El Presidente descubrió también que hablar mal de Macri es un punto de unión con Cristina Kirchner. Habla mal. La Corte Suprema, la prensa, Macri eran banderas de ella. Ahora son las banderas que agita el Presidente. Tecnópolis fue, quizás, la escenografía de la capitulación presidencial. La jefa, al menos, fue ella. Ella le ordenó que use la lapicera y le indicó con quiénes no debía comer. Dicen que a Alberto Fernández lo sorprendió la soledad de la intemperie. No lo sigue el cristinismo, pero tampoco los funcionarios que eran de él. Después de haberlo echado a Kulfas, su ministro más antiguamente cercano, el Presidente quedó más solo que antes. Nadie ya está dispuesto a jugar su vida política por un hombre sin ambiciones. Su decisión de preservar a Martín Guzmán en el Ministerio de Economía es su único acto de rebeldía. Pero él le hizo el peor favor que podía hacerle al responsable de la marcha de la economía: profundizó aún más la desconfianza en el país. ¿Quién invertirá en un país donde sus gobernantes quieren hacer una Corte Suprema inconstitucional y arbitraria? ¿Quién, cuando la estabilidad de los ministros depende de la furia tuitera de la vicepresidenta? Esas preguntas se escucharon demasiado cerca del despacho de Guzmán. El ministro es una suerte de ícono inexplicable del albertismo, al que golpean con saña tanto Cristina como su aliado Sergio Massa. La alianza de Massa con la vicepresidenta es una certeza de los que merodean el despacho de los presidentes.

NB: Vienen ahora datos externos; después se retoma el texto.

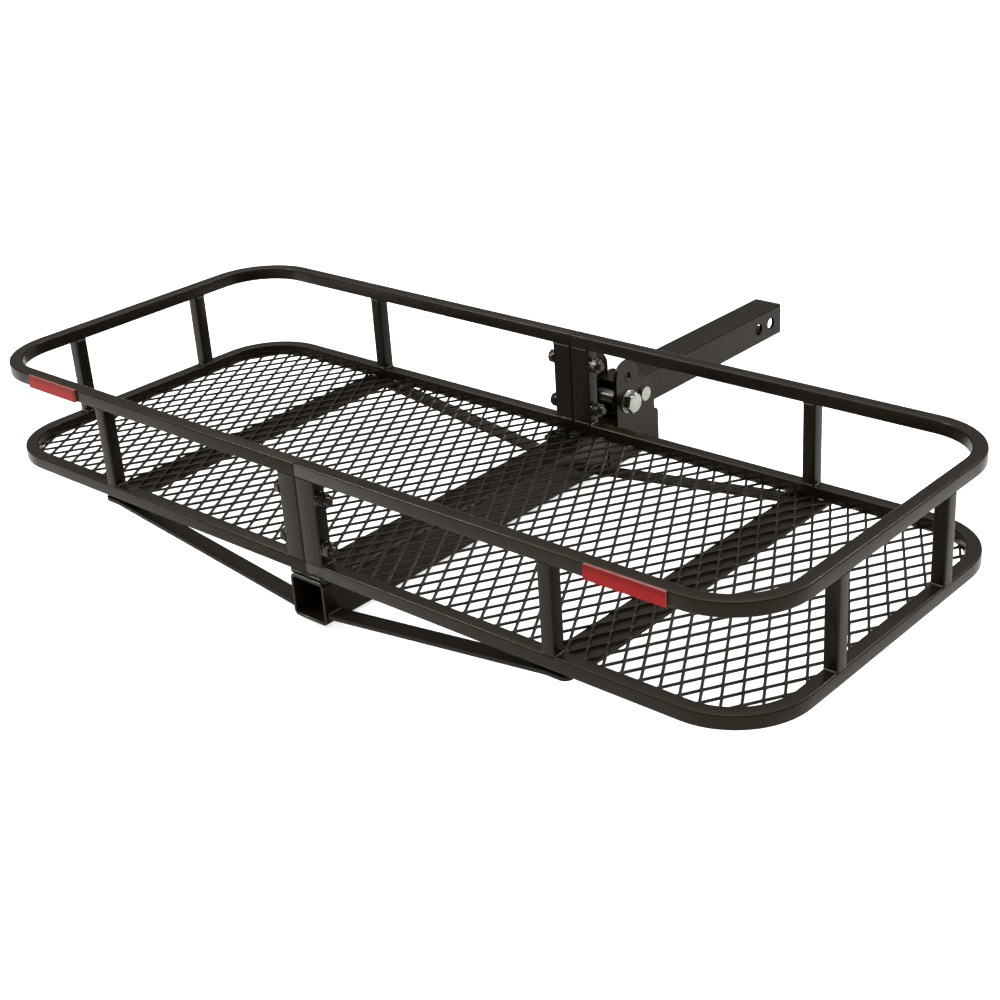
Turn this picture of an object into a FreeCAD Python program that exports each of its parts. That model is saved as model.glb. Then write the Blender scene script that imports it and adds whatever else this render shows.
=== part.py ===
import FreeCAD, Part
import math
import os
import Sketcher
from FreeCAD import Rotation, Vector

# Hitch cargo carrier: a folding two-half steel basket on a receiver shank.
# Frame: origin at the centre of the hitch pin hole, +Y along the shank
# toward the vehicle, +X to the right when looking along +Y, +Z up.
# In part names left is -X, right is +X, front is -Y and back is +Y.
# The basket has its own origin: seam, centre line, bottom of the lower rail.

# Driving dimensions, mm; each becomes a spreadsheet alias
dim = {
    # overall basket
    "half_length": 673.0,         # seam to outer face of the end rail
    "half_width": 275.0,          # centre line to outer face of front/back rail
    "basket_height": 152.4,       # bottom of lower rail to top of upper rail
    "tube_size": 19.05,           # rail and post tube, square
    "tube_wall": 1.6,
    "corner_radius": 100.0,       # outside radius of the rail bends in plan
    "seam_gap": 0.2,              # half of the gap between the two basket halves
    "seam_post_width": 32.0,
    "post_offset": 396.0,         # front and back posts from the seam
    "end_post_offset": 116.0,     # end posts from the centre line
    # basket origin in the main frame
    "basket_shift": -700.0,
    "rail_bottom": -25.4,
    # floor
    "mesh_thickness": 3.0,
    "strap_width": 55.0,
    "strap_thickness": 4.0,
    "strap_offset": 400.0,
    "strap_length": 530.0,
    "saddle_length": 60.0,
    "saddle_width": 50.0,
    "saddle_thickness": 6.0,
    "saddle_offset": 249.0,       # centre line to middle of the saddle plate
    # main tube
    "main_size": 60.0,
    "main_wall": 4.0,
    "main_front": 276.5,          # centre line to the -Y end
    "main_rear": 418.0,           # centre line to the +Y end
    # braces
    "brace_width": 25.0,
    "brace_thickness": 5.0,
    "brace_inset": 1.0,           # outer face of the rail to edge of the brace
    # hinge
    "pivot_offset": 346.0,        # basket centre line to pivot
    "ear_thickness": 6.0,
    "ear_inner": 25.5,            # middle to inner face of an ear
    "lock_radius": 37.5,          # pivot to lock pin hole and to stow hole
    "pivot_bolt_radius": 9.0,
    "bush_outer_radius": 12.5,
    "running_clearance": 0.05,
    "lock_pin_radius": 8.0,
    "lock_pin_reach": 46.0,       # middle to the -X end of the lock pin
    # shank
    "shank_size": 50.8,
    "shank_wall": 5.0,
    "shank_end": 63.0,            # pin hole to open end of the shank
    "second_hole": 35.0,          # pin hole to second cross hole
    "hitch_hole_radius": 9.5,
    # fasteners
    "seam_bolt_radius": 6.0,
    "seam_bolt_low": 41.5,        # heights above the rail bottom
    "seam_bolt_high": 109.0,
    "floor_bolt_radius": 4.0,
    "floor_bolt_x": 13.0,
    "floor_bolt_y": 243.0,
    # reflectors
    "reflector_length": 108.0,
    "reflector_offset": 503.0,
    "reflector_shift": 5.0,       # both reflectors sit this far toward +X
    "reflector_thickness": 4.0,
}

doc = FreeCAD.newDocument("hitch_cargo_carrier")
sheet = doc.addObject("Spreadsheet::Sheet", "Sheet")
for line, (alias, value) in enumerate(dim.items(), 1):
    sheet.set("A%d" % line, alias)
    sheet.set("B%d" % line, repr(value))
    sheet.setAlias("B%d" % line, alias)
doc.recompute()

# Expressions for the basket origin, the pivot and the underside of the top rail
BASKET_Y = "Sheet.basket_shift"
BASKET_Z = "Sheet.rail_bottom"
PIVOT_Y = "Sheet.basket_shift + Sheet.pivot_offset"
TOP_RAIL_Z = BASKET_Z + " + Sheet.basket_height - Sheet.tube_size"

SIDES = ((-1, "left"), (1, "right"))      # along X
ENDS = ((-1, "front"), (1, "back"))       # along Y

pieces = {}


# ---------------------------------------------------------------- helpers
def signed(sign, expression):
    return "%d*(%s)" % (sign, expression)


def finish(name, obj, x="0", y=BASKET_Y, z=BASKET_Z):
    """Label a finished piece, bind its position and list it for export."""
    obj.Label = name
    for axis, expression in (("x", x), ("y", y), ("z", z)):
        obj.setExpression("Placement.Base." + axis, expression)
    pieces[name] = obj


def new_body(name):
    return doc.addObject("PartDesign::Body", "body_" + name)


def new_sketch(body, name, role="XY_Plane", offset=None):
    """Sketch on an origin plane; offset is an expression along its normal."""
    plane = next(item for item in body.Origin.OriginFeatures if item.Role == role)
    sketch = body.newObject("Sketcher::SketchObject", name)
    sketch.AttachmentSupport = [(plane, "")]
    sketch.MapMode = "FlatFace"
    if offset:
        sketch.setExpression("AttachmentOffset.Base.z", offset)
    return sketch


def lines(sketch, points):
    """Chain of straight lines through (x, y) points."""
    return [sketch.addGeometry(Part.LineSegment(Vector(*start, 0), Vector(*end, 0)), False)
            for start, end in zip(points, points[1:])]


def polygon(sketch, points):
    edges = lines(sketch, points + points[:1])
    for edge, following in zip(edges, edges[1:] + edges[:1]):
        sketch.addConstraint(Sketcher.Constraint("Coincident", edge, 2, following, 1))
    return edges


def arc(sketch, centre, radius, start, end):
    """Counter-clockwise arc between two angles in degrees."""
    whole = Part.Circle(Vector(*centre, 0), Vector(0, 0, 1), radius)
    sketch.addGeometry(
        Part.ArcOfCircle(whole, math.radians(start), math.radians(end)), False)


def dimension(sketch, tag, expression, *definition):
    """Named sketch dimension driven by an expression."""
    index = sketch.addConstraint(Sketcher.Constraint(*definition))
    sketch.renameConstraint(index, tag)
    sketch.setExpression("Constraints." + tag, expression)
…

Esos mismos merodeadores sostienen ahora que el Presidente y su vice deberían reunirse para poner orden en la política del Gobierno. No es necesaria ya esa reunión. El Presidente entregó las armas. “Así no podemos seguir”, decía un ministro con acceso frecuente al Presidente. ¿Por qué? “Porque la economía no resiste este clima de incertidumbre política”, respondió. Era hora de recordarle al ministro que el Presidente elogia las viejas banderas de Cristina Kirchner. Respuesta: “¿Cuáles banderas? ¿Macri y la Corte Suprema? Hablan de cosas que no le importan a la gente”. Solo un regodeo, entonces, sobre miserias e insignificancias. Tal vez sea el precio que debe pagar un presidente definitivamente rendido.